By ANDY HEINTZ Courier sports writer
---- — OTTUMWA — Molly Bolin Kazmer has received her share of accolades during her storied basketball career.
Kazmer, known as Moravia Molly VanBenthuyzen to Moravians who watched her play and nicknamed “Machine Gun” Molly when she played professional ball, has been inducted into the Iowa High School Basketball Hall of Fame, the Grand View College Athletic Hall of Fame, and the Naismith Memorial Basketball Hall of Fame in Springfield, Mass.
But Kazmer, a native Canadian who moved to Moravia when she was in fifth grade, has never been honored by her high school — until now. On May 8, Moravia High School will honor Kazmer when it inducts her into the Moravia High School Wall of Fame at the high school gymnasium — the palette where she painted so many beautiful scenes on the basketball court.
Kazmer blazed a trail that today’s WNBA athletes would follow. She was the first woman to sign a professional women’s basketball contract to play in the new Women’s Basketball League; a task she performed in Iowa Gov. Robert Ray’s office in June 1978. She was invited to play in the 1978 U.S. Olympics but, because of a rule established by the Olympic Committee that barred pro athletes from the Olympics, she couldn’t compete. The rule was eventually scrapped in 1988.

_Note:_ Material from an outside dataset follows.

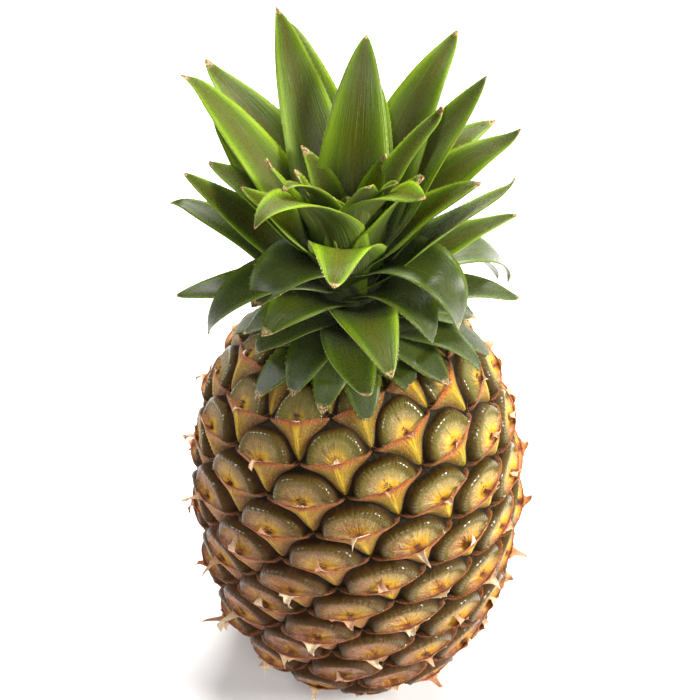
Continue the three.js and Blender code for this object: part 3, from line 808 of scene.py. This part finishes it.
# The crown: stiff waxy leaves rooted in a short stem, in the same spiral as the eyes. Each is a channelled
# blade, clasping at its root and tapering to a sharp dry tip; the lowest lie on the fruit's shoulder.
LEAF_COUNT = 78
LOWEST_LEAF_HEIGHT = 166.5
LEAF_RISE = 0.55
LOWEST_LEAF_AZIMUTH = 4.5
STEM_RADIUS = 14.0
STEM_TAPER = 0.12
ROOT_DEPTH = 5.0
HEART_HEIGHT = 58.0
LEAF_CLEARANCE = 0.6
LAYER_GAP = 0.12
BLADE_MIDDLE = 1.1
BLADE_EDGE = 0.45
TIP_TRIM = 0.15
LEAF_STEPS = 36
LEAF_SIDES = 10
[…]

Before she played professionall ball, Kazmer established an extremely impressive pedigree for herself at Moravia. Bolin’s career in Moravia is the story of a giant fish in a small pond. During a time when Iowa girls basketball still had a six-on-six scoring format, Bolin was dominant to the point of ridiculousness. She scored 70 points or more five times, posting a career-high 83 points in 1975. Kazmer ended her career with Mohawks averaging a Wilt Chamberlain-esque 54.8 points a game. Her glowing statistics got her selected second team all-state and first team all-conference on two occasions.
Kazmer went on to have a successful career Grand View College in Des Moines, where she averaged 22 points a game. After that, she took her talents to the brand new Women’s Basketball League — a predecessor to the WNBA that ran from 1978-1981 — where she played for the Iowa Cornets.
Kazmer became the league’s poster child and a bit of pioneer in sports marketing for women. Her brilliance on the basketball court coupled with her beautiful looks made her the perfect person for commercial and endorsement deals. She once did a Spalding commercial with the legendary Larry Bird, and the WBL, playing on her nickname, once had Kazmer photographed while holding a gun.
According to the WNBA’s official website, Kazmer averaged 16 points a game playing for the Iowa Cornets her rookie season and 32.8 points a game her second season. She shared the league MVP honors in 1979-80 and helped lead Cornets to two WBL finals’ appearances.
The first seeds to Kazmer’s brilliant career were sewn when a young Kazmer watched an especially exciting basketball game at Moravia School. Enthralled with what she had seen, she decided right then and there that she was going to be a basketball player.
Christina Bickel, business manager at Moravia High School, with Kazmer’s help, put together a book full of pictures and newspaper clippings that chronicles Kazmer’s career from fifth grade to her WBL days.
Three copies of the book will be available at the Moravia public library, the elementary school library and high school library and the fourth copy will go to Kazmer herself. The three copies available to the public will be autographed by Kazmer, Bickel said.
Rich Cummins, a collector who has a lot of memorabilia from when Kazmer played for the Cornets, will bring all his items for display at the Wall of Fame event. Plus, he’s offered to donate several of the items to be put in a glass case when the Mohawks build their new gym. Kazmer will be available for pictures and autographs at a “Meet and Greet” cake-punch gathering that will follow the assembly.